A cold front will move in Thursday evening with thunderstorms developing ahead of it in the afternoon in our west-northwest counties, then toward the coast Thursday evening.
With high instability and moderate wind shear, there is the potential of a few severe storms with the highest risk in our northern counties.
The main threat with afternoon storms will be very large hail, but strong, damaging wind gusts will be possible as the storms form a line and push to the southeast to the coast Thursday evening.
Locally, heavy rain is expected with stronger storms. The tornado threat is very low.
Showers and storms will taper off after midnight, leaving us with a cooler, and mostly cloudy, day Friday, and a spot afternoon-shower chance.
We'll warm back into the 80s for the weekend and see another chance of t-storms late Saturday as a Pacific cold front moves in.
Sunday will be drier with plenty of sunshine behind the front and still warm.
A stronger cold front moving in by early Monday will bring temperatures and humidity down for early next week.
Tonight: Low clouds and fog with lows in the low to mid 70s and light south winds.
Thursday: Becoming partly sunny with an increasing chance of showers and t-storms late in the day.

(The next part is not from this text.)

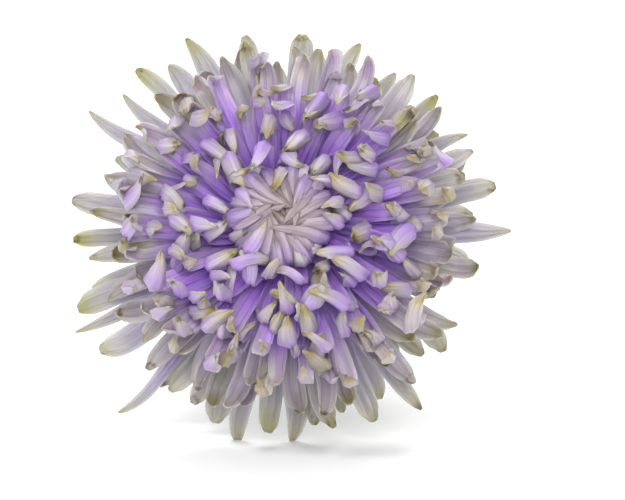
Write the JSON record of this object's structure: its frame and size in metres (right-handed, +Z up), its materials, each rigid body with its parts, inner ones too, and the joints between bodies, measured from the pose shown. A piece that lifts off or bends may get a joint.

Highs will reach the low to mid 90s inland to near 80 at the beaches with south-southeast winds shifting to the northeast in the evening hours up to 15 mph.
Thursday Night: Scattered showers and storms early in the night with temperatures falling into the upper 60s by Friday morning.
Friday: Mostly cloudy. cooler and windy with highs in the 70s to near 80 and east winds at 15-25 mph.